• _Stated task_: Return each line containing the string "that".

• _Dataset extract_:

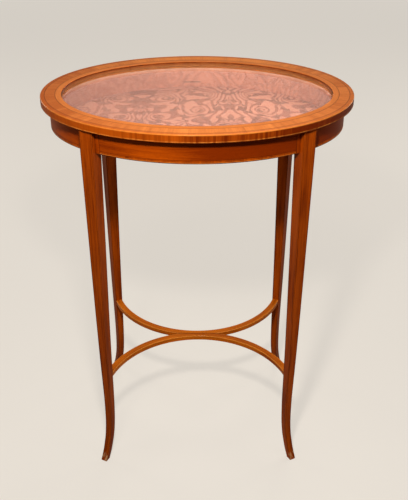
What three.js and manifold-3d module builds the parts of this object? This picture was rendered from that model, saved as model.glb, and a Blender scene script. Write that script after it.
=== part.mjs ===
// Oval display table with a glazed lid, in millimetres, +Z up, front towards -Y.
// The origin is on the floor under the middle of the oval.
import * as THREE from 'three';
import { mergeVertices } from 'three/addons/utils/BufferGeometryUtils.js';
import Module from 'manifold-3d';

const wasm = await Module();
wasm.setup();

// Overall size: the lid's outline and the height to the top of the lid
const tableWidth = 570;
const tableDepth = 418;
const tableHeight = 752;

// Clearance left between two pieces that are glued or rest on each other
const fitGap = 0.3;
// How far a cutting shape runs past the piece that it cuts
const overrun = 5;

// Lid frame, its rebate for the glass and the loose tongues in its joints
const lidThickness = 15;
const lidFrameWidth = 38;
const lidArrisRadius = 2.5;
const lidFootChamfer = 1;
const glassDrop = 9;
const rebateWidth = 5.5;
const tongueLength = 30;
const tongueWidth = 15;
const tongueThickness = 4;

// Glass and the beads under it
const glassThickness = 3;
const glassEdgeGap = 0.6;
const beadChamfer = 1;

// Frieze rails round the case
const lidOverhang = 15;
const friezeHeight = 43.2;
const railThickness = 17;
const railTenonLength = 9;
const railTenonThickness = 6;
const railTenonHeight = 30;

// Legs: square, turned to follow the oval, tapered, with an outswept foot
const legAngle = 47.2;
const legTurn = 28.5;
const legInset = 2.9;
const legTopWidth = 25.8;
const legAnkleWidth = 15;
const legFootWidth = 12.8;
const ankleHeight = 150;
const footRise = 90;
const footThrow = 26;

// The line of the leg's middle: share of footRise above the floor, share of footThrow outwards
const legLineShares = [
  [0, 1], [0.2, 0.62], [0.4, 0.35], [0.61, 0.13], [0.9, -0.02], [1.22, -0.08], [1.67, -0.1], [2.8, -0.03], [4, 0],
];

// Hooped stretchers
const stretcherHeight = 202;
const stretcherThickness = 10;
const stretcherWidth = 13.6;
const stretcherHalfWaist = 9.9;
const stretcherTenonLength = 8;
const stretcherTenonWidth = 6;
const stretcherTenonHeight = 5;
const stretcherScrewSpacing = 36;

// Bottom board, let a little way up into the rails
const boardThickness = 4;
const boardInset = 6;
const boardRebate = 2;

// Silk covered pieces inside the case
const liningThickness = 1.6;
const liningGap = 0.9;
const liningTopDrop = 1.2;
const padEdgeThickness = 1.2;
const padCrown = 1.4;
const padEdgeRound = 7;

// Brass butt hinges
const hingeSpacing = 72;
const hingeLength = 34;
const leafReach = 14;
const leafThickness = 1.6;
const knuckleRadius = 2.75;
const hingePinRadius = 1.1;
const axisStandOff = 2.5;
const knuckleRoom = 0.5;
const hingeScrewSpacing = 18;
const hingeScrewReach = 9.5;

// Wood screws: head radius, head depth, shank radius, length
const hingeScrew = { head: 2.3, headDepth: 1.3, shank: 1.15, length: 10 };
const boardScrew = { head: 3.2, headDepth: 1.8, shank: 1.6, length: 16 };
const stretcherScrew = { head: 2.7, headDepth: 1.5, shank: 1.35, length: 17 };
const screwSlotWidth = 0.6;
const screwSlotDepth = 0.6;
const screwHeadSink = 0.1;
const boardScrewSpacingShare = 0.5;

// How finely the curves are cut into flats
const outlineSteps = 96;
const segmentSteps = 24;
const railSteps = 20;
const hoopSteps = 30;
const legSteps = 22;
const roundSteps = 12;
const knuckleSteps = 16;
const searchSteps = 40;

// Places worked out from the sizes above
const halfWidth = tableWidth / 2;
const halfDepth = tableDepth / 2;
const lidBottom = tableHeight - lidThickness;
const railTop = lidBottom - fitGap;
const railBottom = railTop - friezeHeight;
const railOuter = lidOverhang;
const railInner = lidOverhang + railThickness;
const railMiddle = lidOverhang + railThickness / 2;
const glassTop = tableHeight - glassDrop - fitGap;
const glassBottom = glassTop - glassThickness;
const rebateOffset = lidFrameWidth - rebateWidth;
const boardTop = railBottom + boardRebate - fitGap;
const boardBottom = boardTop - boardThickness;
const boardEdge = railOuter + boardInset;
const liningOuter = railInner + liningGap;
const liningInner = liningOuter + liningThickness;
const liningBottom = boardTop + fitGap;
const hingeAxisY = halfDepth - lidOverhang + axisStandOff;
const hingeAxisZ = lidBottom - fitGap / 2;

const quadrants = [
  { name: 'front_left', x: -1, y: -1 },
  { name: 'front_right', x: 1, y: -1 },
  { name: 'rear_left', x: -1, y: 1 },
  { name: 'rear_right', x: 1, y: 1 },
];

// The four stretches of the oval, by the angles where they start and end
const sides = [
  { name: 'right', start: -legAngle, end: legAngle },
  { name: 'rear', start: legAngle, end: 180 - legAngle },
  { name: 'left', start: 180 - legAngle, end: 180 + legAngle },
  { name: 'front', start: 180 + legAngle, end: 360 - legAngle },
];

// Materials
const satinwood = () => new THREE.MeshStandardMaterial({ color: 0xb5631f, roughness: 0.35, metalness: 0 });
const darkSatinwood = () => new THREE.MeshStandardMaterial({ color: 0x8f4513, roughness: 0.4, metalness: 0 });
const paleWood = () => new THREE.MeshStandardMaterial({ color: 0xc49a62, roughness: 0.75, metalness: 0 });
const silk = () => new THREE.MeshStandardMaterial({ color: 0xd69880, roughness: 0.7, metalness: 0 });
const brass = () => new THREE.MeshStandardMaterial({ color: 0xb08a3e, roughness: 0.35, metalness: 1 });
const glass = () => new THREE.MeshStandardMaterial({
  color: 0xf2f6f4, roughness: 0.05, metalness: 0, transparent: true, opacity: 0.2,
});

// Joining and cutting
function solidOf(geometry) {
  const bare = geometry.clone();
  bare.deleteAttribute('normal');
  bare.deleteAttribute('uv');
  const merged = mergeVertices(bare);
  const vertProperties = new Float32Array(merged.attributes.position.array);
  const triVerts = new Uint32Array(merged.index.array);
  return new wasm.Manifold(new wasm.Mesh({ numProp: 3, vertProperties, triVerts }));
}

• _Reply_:
What three.js and manifold-3d module builds the parts of this object? This picture was rendered from that model, saved as model.glb, and a Blender scene script. Write that script after it.
// Clearance left between two pieces that are glued or rest on each other
// How far a cutting shape runs past the piece that it cuts